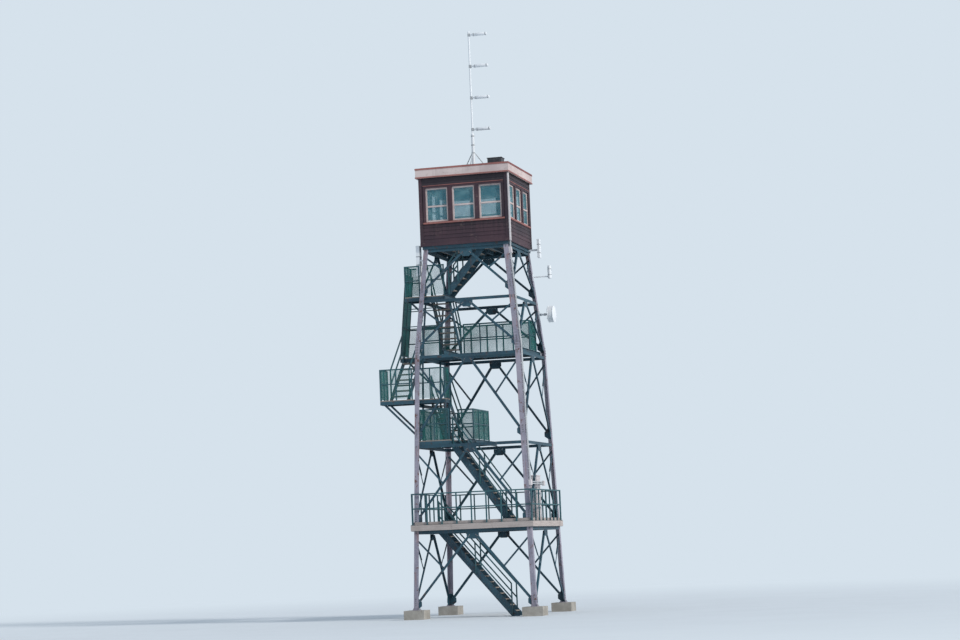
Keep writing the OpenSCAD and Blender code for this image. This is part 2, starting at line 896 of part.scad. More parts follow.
footings();
leg(3);  // leg_front_left
leg(0);  // leg_front_right
leg(2);  // leg_back_left
leg(1);  // leg_back_right
girts(0);  // girts_front
girts(1);  // girts_right
girts(2);  // girts_back
girts(3);  // girts_left
braces(0);  // braces_front
braces(1);  // braces_right
braces(2);  // braces_back
braces(3);  // braces_left
deck_frame();
deck_floor();
deck_railing();
first_landing();
half_landing();
second_landing();
third_landing();
landing_beams();
landing_posts();
landing_railings();
landing_screen();
stair_stringers();
stair_handrails();
treads_ground();
treads_deck();
treads_first();
treads_half();
treads_second();
treads_third();
cab_floor_frame();
cab_floor();
wall_front();
wall_right();
wall_back();
wall_left();
window_frames();
window_glass();
ceiling();
roof_joists();
roof();
fascia();
roof_box();
mast();
mast_stays();
side_arms();
dish();
leg_antenna();
panel_antennas();
cabinet();
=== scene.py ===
import math
import random
from functools import reduce
from itertools import pairwise, product

import bmesh
import bpy
from mathutils import Matrix, Vector


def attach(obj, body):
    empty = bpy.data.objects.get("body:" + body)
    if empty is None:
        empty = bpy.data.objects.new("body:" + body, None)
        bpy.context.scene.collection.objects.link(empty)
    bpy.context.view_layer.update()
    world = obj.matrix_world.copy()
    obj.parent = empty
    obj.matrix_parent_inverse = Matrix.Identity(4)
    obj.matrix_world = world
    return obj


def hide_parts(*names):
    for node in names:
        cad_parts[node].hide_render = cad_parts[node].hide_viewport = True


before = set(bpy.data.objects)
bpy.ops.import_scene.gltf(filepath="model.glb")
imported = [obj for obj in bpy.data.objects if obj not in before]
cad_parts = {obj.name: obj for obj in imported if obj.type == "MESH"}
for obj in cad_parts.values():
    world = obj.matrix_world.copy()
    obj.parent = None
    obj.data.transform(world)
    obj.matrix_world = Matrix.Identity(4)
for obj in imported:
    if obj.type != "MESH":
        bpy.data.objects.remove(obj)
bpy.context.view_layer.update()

# Looks of a fire lookout tower: a braced steel frame with a deck, stairs, landings and a cab.
# Metres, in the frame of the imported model. The front faces -Y. Work on the sides is counted
# round the tower: 0 is the front, 1 the right, 2 the back and 3 the left.
random.seed(4805)

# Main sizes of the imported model
SHIFT_X = 0.3425
DECK_Z, FIRST_Z, HALF_Z, SECOND_Z, THIRD_Z = 3.1, 5.9, 7.3, 8.9, 10.78
FRAME_TOP = 12.35
FLOOR_Z = 12.55
CEILING_Z = 14.75
ROOF_Z, ROOF_TOP = 15.0, 15.06
MAST_TOP = 20.0
FOOTING_H = 0.3
LEG_W, LEG_T = 0.16, 0.014
GIRT_W = 0.1
CAB_HALF, ROOF_HALF = 1.525, 1.6
HATCH_X, HATCH_Y = (-0.2, 0.62), (-1.36, -0.64)
WALL_T = 0.1
WINDOW_W, WINDOW_H, WINDOW_STEP = 0.78, 1.15, 0.935
SILL_Z = FLOOR_Z + 0.72
HEAD_Z = SILL_Z + WINDOW_H
RAIL_H, RAIL_T = 1.05, 0.04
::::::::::
▶ WRITTEN REQUEST:
Report all lines of the material that contain the word "names".

▶ FINISHED ANSWER:
def hide_parts(*names):
    for node in names:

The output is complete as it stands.